Post types that actually get engagement
After enough hours staring at Skool feeds, the patterns become obvious. The post types that consistently get replies, ranked:
1. Polls with a real question. Asking which workflow members prefer, or which option they would pick. Voting is low-friction, comments follow. Easily 2 to 3x reply rate vs text-only. 2. Personal stories with a lesson. Owner shares a specific moment from their week, ends with a question. Vulnerability plus question equals replies. 3. Wins from members. A member posts their result, owner amplifies in the feed with a tagged shoutout. Tags pull other members in. 4. Direct questions with a deadline. What is your top priority this week, drop it below by Friday. Specificity plus deadline. 5. Behind-the-scenes posts. Screenshots of work in progress, half-finished projects, lessons learned the hard way. 6. Resource shares with a specific recommendation. Read this article and tell me what you would do differently. Not just a link drop.
Post types that consistently underperform:
- Long announcements with no question at the end
- Resource dumps without context
- Re-purposed Twitter threads pasted in raw
- Sales pitches for the owner's offer (more than once a week feels gross)
- Generic motivational quotes
The rule: every post should give members a clear reason to comment. If you cannot answer what is the comment I want, do not post yet.
When to post for the most engagement
Skool's feed is recency-weighted but not strictly chronological. A great post from 6 hours ago can outrank a mediocre post from 1 hour ago. Still, when you post matters because it determines how many members see it in the first hour.
Post timing rules:
- Post when most of your members are awake. For US-heavy communities, weekdays 8am to 11am ET. For Indian audiences, evenings 7pm to 10pm IST. For UK and EU, 9am to 12pm local. Check your member CSV for timezone proxies if mixed.
- Avoid posting weekend mornings. Engagement drops 30 to 50 percent. Save big content for weekday mornings.
- Do not post twice within 2 hours. Your second post pushes the first down before it has had time to gather replies.
- Owners should post 3 to 5 times a week, not daily. Daily posting from the owner trains members to scroll past. Three high-effort posts a week from the owner plus member-generated content is the right mix.
Skool has no native scheduled posting. The workarounds: draft posts in a Google Doc or Notion and paste at the right time, or use a Chrome extension that adds scheduled posting to Skool. tools4skool.com adds scheduled posts to the community feed as one of its features, which is useful if you produce content in batches and want to drip it across the week.
Owner-only post features
Community owners and admins have a few options regular members do not.

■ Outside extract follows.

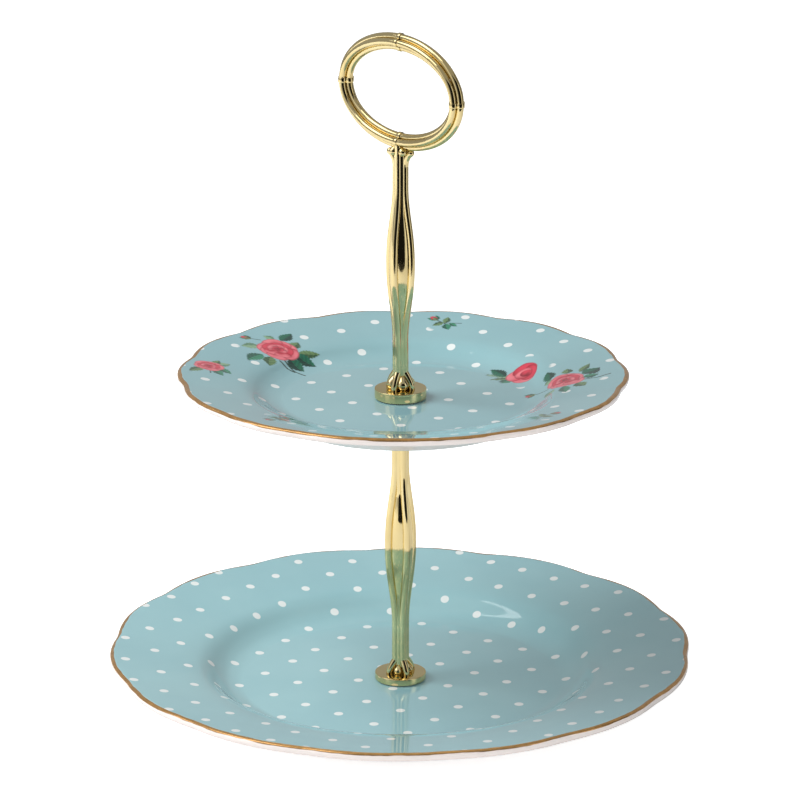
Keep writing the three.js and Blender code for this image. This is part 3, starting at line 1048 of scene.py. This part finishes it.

Pin a post. Click the three-dot menu on any post, click Pin to top of feed. Pinned posts always appear above the regular feed. Limit one pinned post per category usually, more is overload. Use for the Start Here post, the current week's live call, or a launch announcement.
Pin to category. Some communities allow pinning per-category, so you can have one pin in Wins and another in Questions. Check Settings, Categories to enable.
Lock a post. Stops new comments without deleting the post. Useful for archived discussions or controversial threads. Three-dot menu, Lock comments.
Feature a post. Some Skool builds allow featuring a post on the About page so non-members see it. Useful for social proof, like a banner testimonial.
Tag members. Type @ followed by a member's name. They get a notification. Be careful, mass tagging is the fastest way to lose member trust. Tag only when relevant.
Mark as announcement. In some categories, owner posts can be marked as announcements which trigger email notifications to all members regardless of their per-category settings. Use sparingly, like once a month max.
Edit and delete. Owners can edit or delete any post in the community, not just their own. Use this sparingly. Deleting a member's post without warning is a fast way to lose them. If a post breaks rules, message the member first.